The septic tank charge is another controversial topic at the moment. Because of Ireland’s sparsely populated countryside, many one of septic tanks have been established. These septic tanks were not built to the standard as they should have been and leakage has occurred, polluting the land and sometimes polluting water. Polluted water is another big problem in Ireland as well. A few years ago, water restrictions were in place in many parts of the country. It’s hard to believe that a country like Ireland could have water shortages, but it’s simply down to poor decision making and lack of infrastructure.

For Ireland to reach its target emissions reduction, set out in the Kyoto protocol which we discussed earlier in the year, we may have to reduce the livestock numbers which will have a detrimental effect on the Irish economy. At the moment, Ireland’s economy is depending heavily on exports and many of these exports are in the form of beef and dairy produce. There is sure to be a protest or two also.

All of these problems above are recommendations from The EU to reduce environmental impact.

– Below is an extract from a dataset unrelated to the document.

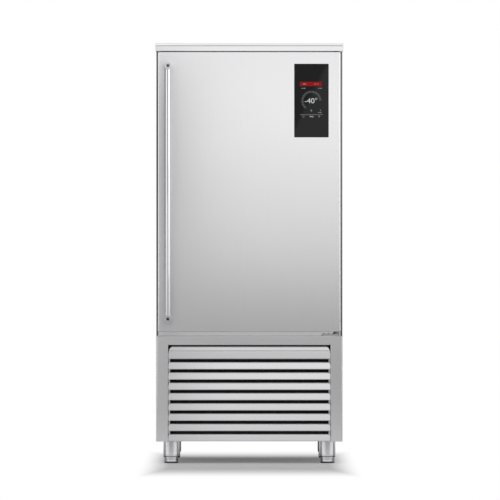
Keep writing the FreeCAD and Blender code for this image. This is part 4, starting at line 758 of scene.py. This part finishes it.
grille_low, grille_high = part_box("grille")
pin_length = 0.006
slat_half = grille_high.x - pin_length
slat_sheet, slat_lean, face_lean, roll = 0.0012, 0.012, 0.0088, 0.0045
slat_gap, slat_trim, top_slat = 0.0135, 0.0025, 0.0537
lower_slats = 8
slat_step = (grille_high.z - grille_low.z - top_slat) / lower_slats


def slat(base, height, trim_width, trim_height, crease=()):
    """One slat: in Y and Z it goes forward along its hem, then up its leaning face, with a
    crease where it has one. Its half width is cut near the top by a quarter ellipse of the
    trim's two sizes."""
    front = grille_low.y
    lean = face_lean / height
    hem = [(front + slat_lean, base), (front, base)]
    groove = [(front + lean * rise + sink, base + rise) for rise, sink in crease]
    path = eased(hem + groove + [(front + face_lean, base + height - roll),
                                 (front + slat_lean, base + height)], 0.0012, 5)

    def put(skin, end):
        """Points of a skin at the trimmed half width."""
        into = np.clip((skin[:, 1] - (base + height - trim_height)) / trim_height, 0, 1)
        cut = trim_width * (1 - np.sqrt(1 - into ** 2))
        return np.stack([end * (slat_half - cut), skin[:, 0], skin[:, 1]], -1)

    return bent_sheet(path, -slat_sheet, put)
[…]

I think it’s a good idea that Europe forces its member countries to become more sustainable as I don’t think Ireland would implement any of these environmental laws if we weren’t part of the EU. However, are the EU having too much of a say in how we run this country? They now input their opinions for the budget and these opinions are enforced as well. Are we really a democratic country now that is we’re run by the people we vote into power, or are we ‘under the thumb of France and Germany’?